If everything works out as projected, your expected return on your investment is your discount rate. At 9% it is too low for anyone to risk their capital in a volatile business like Wonderla. If you use DCF to extract implied discount rate for mature businesses (ITC, Maruti, TCS HDFC etc), you will notice that discount rate is about 10-11%. I take this as a bare minimum as these companies are stable businesses with proven business models that aren’t going to go out of business anytime soon. their beta is also low at 0.8 to 1 reflecting their low relative risk. Any business that is far away from these conditions will be incrementally risky. Consumer discretionary companies have a beta of 1.2 to 1.6 due to volatile nature of their businesses and stock price. Wonderla fits in this league. Given the execution risk of future parks, I would not use a beta less than 1.4. That gives me a discount rate of 14%.
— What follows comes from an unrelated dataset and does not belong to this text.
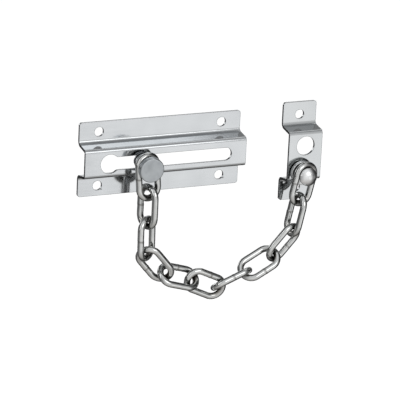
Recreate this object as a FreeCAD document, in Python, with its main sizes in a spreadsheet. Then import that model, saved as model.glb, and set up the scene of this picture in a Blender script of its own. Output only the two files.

Another way of looking at discount rate is your opportunity cost. Since your expected return is your discount rate, just ask yourself if you have any other opportunities to earn more that 9% while keeping risks that are the same levels as Wonderla. Discount rate can be considered as the minimum rate of return that you want for you to risk your capital in this business.
By being conservative in my projections I am leaving a possibility that actual results are better than projected so actual returns are better than expected. That’s my margin of safety. Otherwise I am OK with 14%. Mr. Market will make an offer at my intrinsic value about once or twice a year.
Overall, I think your model is excellent in bottom up analysis and arriving at the projections for next few years based on the visibility. I will appreciate if you can just give me your projections for net worth, ROE and profits numbers for next 3-5 years so I can plug it in my model to see if I can close the valuation gap.